Build It Yourself
Rust’s Dependency Culture & Small Standard Library
- Many compare Rust to Go: typical Go services have ~10–20 (including transitive) deps, while even small Rust projects, especially async ones, quickly hit 100+.
- Main cited reason: Rust’s intentionally small stdlib (no HTTP, logging, time, regex, etc.), versus Go’s large, batteries‑included stdlib.
- Rust stdlib maintainers (represented in the thread) emphasize:
- API stability over decades, no “Rust 2.0”.
- Need to experiment and break APIs in crates before blessing anything into std.
- Limited maintainer capacity and slower release cadence for std compared to crates.
Comparisons with Other Ecosystems
- Go praised for stdlib, tooling, and relatively low dep counts; “TinyGo” and no‑std Rust mentioned for embedded, but some see “small stdlib for embedded” as an overused justification.
- Java, C++, .NET: larger stdlibs but also historical baggage (e.g., multiple date/time APIs in Java; C++ std parts people say “don’t use”).
- JS/npm and Python/PyPI used as negative examples of extreme dependency churn and left‑pad‑style micro‑packages.
Pros & Cons of “Build It Yourself”
- Pro‑DIY side:
- Small, self‑contained utilities (≤100–200 LOC) are often more stable, easier to reason about, and immune to upstream churn.
- Dependencies are tech debt: upgrades, breaking changes, abandoned projects, and security advisories all cost time.
- AI tools make generating small, dependency‑free helpers faster than wiring libraries.
- Pro‑library side:
- Real‑world domains (terminals, HTTP, crypto, parsing, FHIR/HL7, logging, async runtimes) hide big edge‑case surfaces; bespoke code often underestimates complexity.
- General libraries handle unknown‑unknowns and cross‑platform quirks (e.g., terminal sizing on various Unix/Windows flavors).
- Re‑implementing complex things (HTTP servers, crypto, DB drivers, regex engines) is seen as risky or wasteful.
Security, Trust & Distribution
- Some argue OS distros and shared libraries provide an extra review and patching layer versus uncurated registries (crates.io, npm, PyPI, Docker Hub).
- Others respond that distro maintainers cannot meaningfully audit huge modern stacks either; human fallibility remains, as shown by recent supply‑chain incidents.
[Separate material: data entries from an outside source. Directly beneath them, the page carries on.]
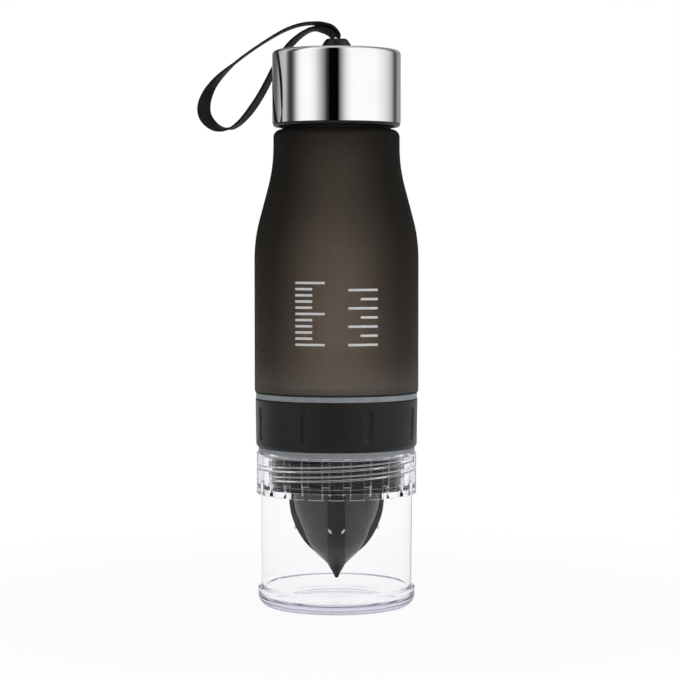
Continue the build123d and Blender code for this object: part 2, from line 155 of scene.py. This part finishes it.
def strap_band(name, stops, resolution):
    """The band and its centreline. Its UV runs in metres: u along the band, v across it."""
    pin = Vector((0, 0, pin_high))
    line = spline_points([Vector(place) + pin for place, _ in stops], resolution)
    last = len(stops) - 1
    places = [0.0] + [index - 0.5 for index in range(1, last)] + [last - 1.0]
    twists = [twist for _, twist in stops]
    outline = strap_outline()
    mesh = bmesh.new()
    uv = mesh.loops.layers.uv.new("band")
    rings, walked = [], [0.0]
    for index, point in enumerate(line):
        before, after = line[max(index - 1, 0)], line[min(index + 1, len(line) - 1)]
        heading = (after - before).normalized()
        flat = heading.cross(Vector((0, 1, 0))).normalized()
        deep = flat.cross(heading)
        twist = radians(between(places, twists, index / (len(line) - 1) * (last - 1)))
        across = deep * cos(twist) + flat * sin(twist)
        through = heading.cross(across)
        rings.append([mesh.verts.new(point + across * x + through * y) for x, y in outline])
        if index:
            walked.append(walked[-1] + (point - line[index - 1]).length)
    count = len(outline)
    for index in range(len(rings) - 1):
        for side in range(count):
            after = (side + 1) % count
            corners = ((index, side), (index, after), (index + 1, after), (index + 1, side))
            face = mesh.faces.new([rings[along][place] for along, place in corners])
            face.smooth = True
            for loop, (along, place) in zip(face.loops, corners):
                loop[uv].uv = (walked[along], outline[place][0])
    for end in (rings[0][::-1], rings[-1]):
        mesh.faces.new(end)
    mesh.normal_update()
    return mesh_object(name, mesh), line, walked[-1]


strap, strap_line, strap_length = strap_band("strap_band", strap_stops, strap_points_each)
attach(strap, "strap")
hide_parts("strap")


# Materials
class Nodes:
    """A node tree, with short calls that add nodes and join them."""

    def __init__(self, tree):
        self.tree = tree
        self.link = tree.links.new

    def feed(self, socket, value):
        """Joins a socket to another node's output, or gives it a number or a colour."""
        if isinstance(value, bpy.types.NodeSocket):
            self.link(value, socket)
        elif isinstance(value, tuple):
            socket.default_value = (*value, 1.0)
        else:
            socket.default_value = value

    def add(self, kind, **values):
        """A new node. Each value is for one of its settings, or for the socket of that name."""
        node = self.tree.nodes.new(kind)
        for key, value in values.items():
            if hasattr(node, key):
                setattr(node, key, value)
            else:
                self.feed(node.inputs[key.replace("_", " ")], value)
        return node

    def math(self, operation, *values):
        """The result of a math node on these numbers or outputs."""
        node = self.add("ShaderNodeMath", operation=operation)
        for socket, value in zip(node.inputs, values):
            self.feed(socket, value)
        return node.outputs[0]

    def remap(self, value, span, result=(0.0, 1.0), smooth=False):
        """A number carried from one span to another, and held at the ends."""
        node = self.add(
            "ShaderNodeMapRange",
            interpolation_type="SMOOTHSTEP" if smooth else "LINEAR",
            Value=value,
            From_Min=span[0],
            From_Max=span[1],
            To_Min=result[0],
            To_Max=result[1],
        )
        return node.outputs["Result"]

    def parts(self, vector):
        """A vector's three numbers, by the names of their axes."""
        return self.add("ShaderNodeSeparateXYZ", Vector=vector).outputs

    def mix(self, share, low, high):
        """A colour between two others."""
        node = self.add("ShaderNodeMix", data_type="RGBA", Factor=share, A=low, B=high)
        return node.outputs["Result"]

    def blend(self, share, first, second):
        """A shader between two others."""
        node = self.add("ShaderNodeMixShader", Fac=share)
        self.link(first, node.inputs[1])
        self.link(second, node.inputs[2])
        return node.outputs["Shader"]


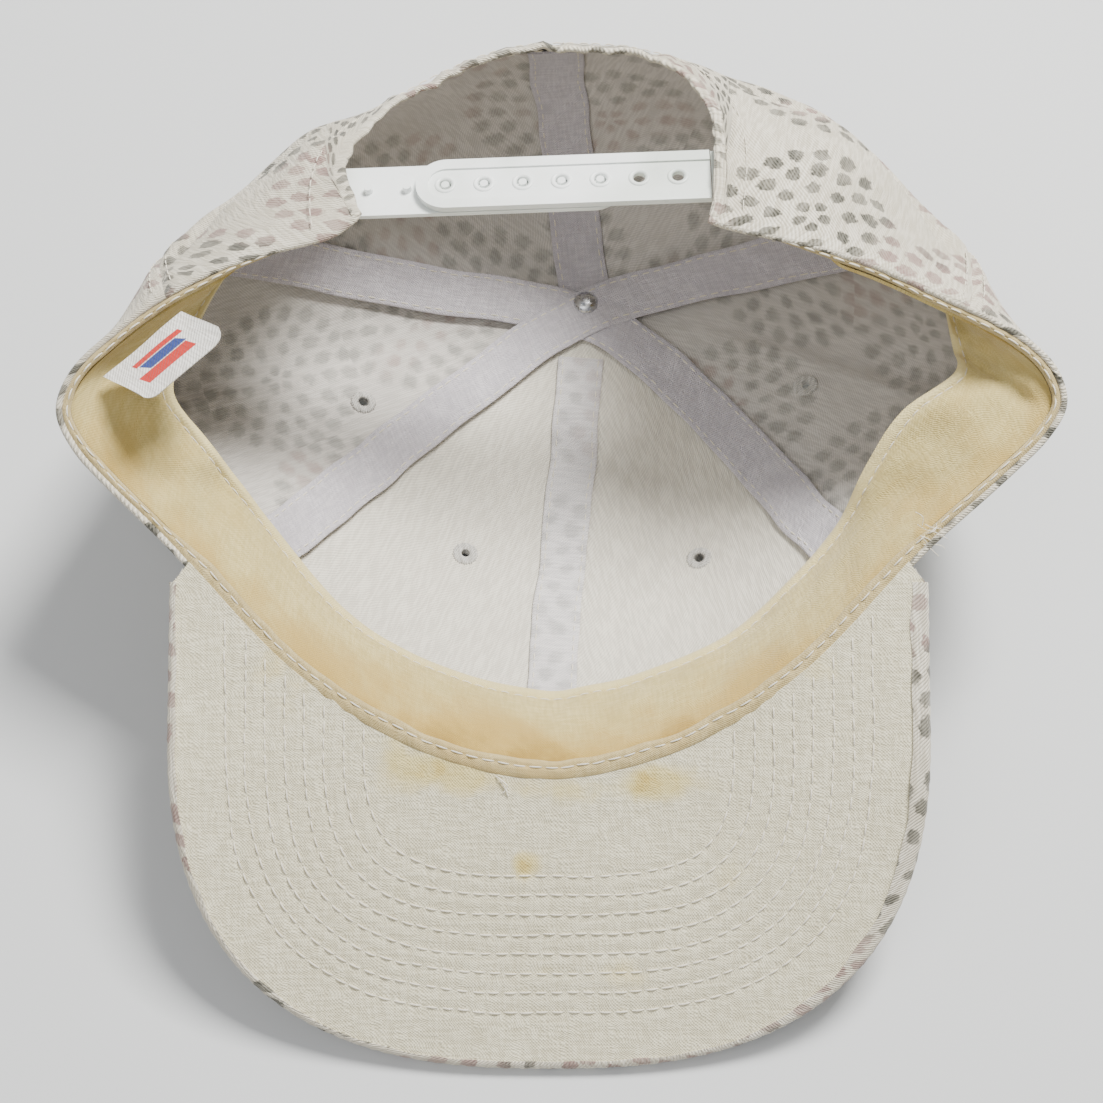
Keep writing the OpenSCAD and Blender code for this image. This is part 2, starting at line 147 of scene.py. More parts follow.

- Debate over whether vendoring/forking dependencies improves security (local control) or just shifts maintenance burden.
Tooling, Features & Possible Mitigations
- Cargo features allow trimming optional functionality, but ergonomics favor enabling over disabling, and propagating fine‑grained control through multiple layers is cumbersome.
- Some want curated “blessed” sets of crates or a growing stdlib that periodically folds in de‑facto standards (e.g., regex, time, logging).
- Others argue Rust’s current model (small stdlib + powerful package manager) is acceptable, and dependency minimalism is a project‑level cultural choice, not a tooling limitation.